To simplify the expression \[ \frac{\frac{4}{x+5}-\frac{6}{x+3}}{-\frac{1}{x+5}}, \] we start by simplifying the numerator, which is \[ \frac{4}{x+5} - \frac{6}{x+3}. \] To combine these fractions, we need a common denominator. The common denominator for \(x+5\) and \(x+3\) is \((x+5)(x+3)\).
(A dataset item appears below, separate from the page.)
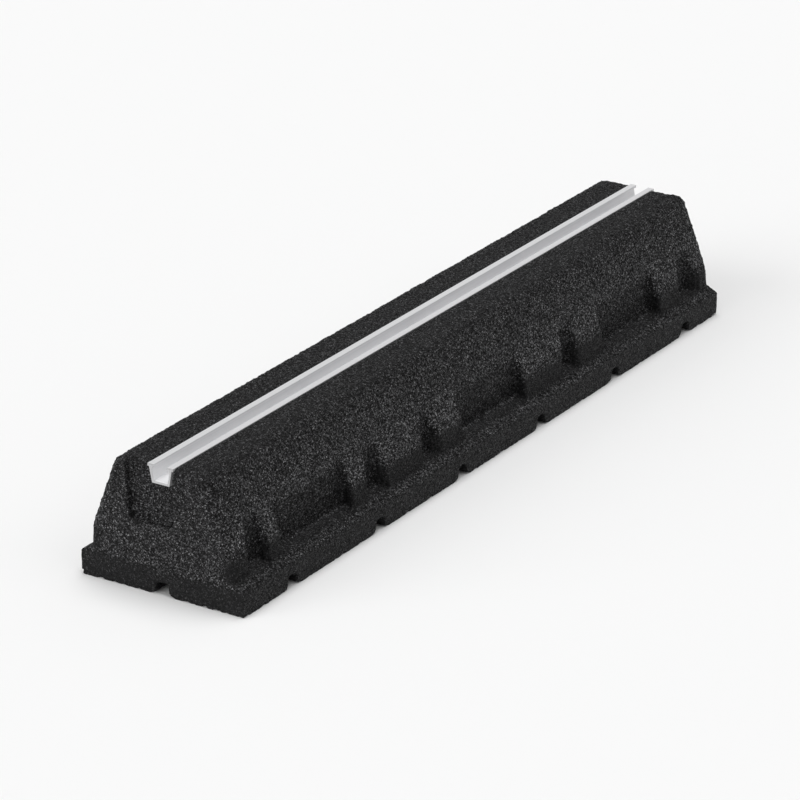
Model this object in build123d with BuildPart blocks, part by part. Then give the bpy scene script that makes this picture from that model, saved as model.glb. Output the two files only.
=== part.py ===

We rewrite each fraction with this common denominator: \[ \frac{4}{x+5} = \frac{4(x+3)}{(x+5)(x+3)} = \frac{4x + 12}{(x+5)(x+3)}, \] and \[ \frac{6}{x+3} = \frac{6(x+5)}{(x+5)(x+3)} = \frac{6x + 30}{(x+5)(x+3)}. \] Now we can combine the two fractions: \[ \frac{4}{x+5} - \frac{6}{x+3} = \frac{4x + 12 - (6x + 30)}{(x+5)(x+3)} = \frac{4x + 12 - 6x - 30}{(x+5)(x+3)} = \frac{-2x - 18}{(x+5)(x+3)}. \] Thus, the numerator simplifies to \[ \frac{-2(x + 9)}{(x+5)(x+3)}. \] Now we substitute this back into our original expression: \[ \frac{\frac{-2(x + 9)}{(x+5)(x+3)}}{-\frac{1}{x+5}}. \] Dividing by a fraction is equivalent to multiplying by its reciprocal: \[ = \frac{-2(x + 9)}{(x+5)(x+3)} \cdot \left(-\frac{x+5}{1}\right) = \frac{-2(x + 9)(-1)(x + 5)}{(x+5)(x+3)}. \] The negative signs cancel out, and we can simplify: \[ = \frac{2(x + 9)(x + 5)}{(x + 5)(x + 3)}. \] Now, we can cancel the \(x + 5\) terms in the numerator and denominator (assuming \(x \neq -5\)): \[ = \frac{2(x + 9)}{x + 3}. \] Thus, the final simplified expression is \[ \boxed{\frac{2(x + 9)}{x + 3}}. \]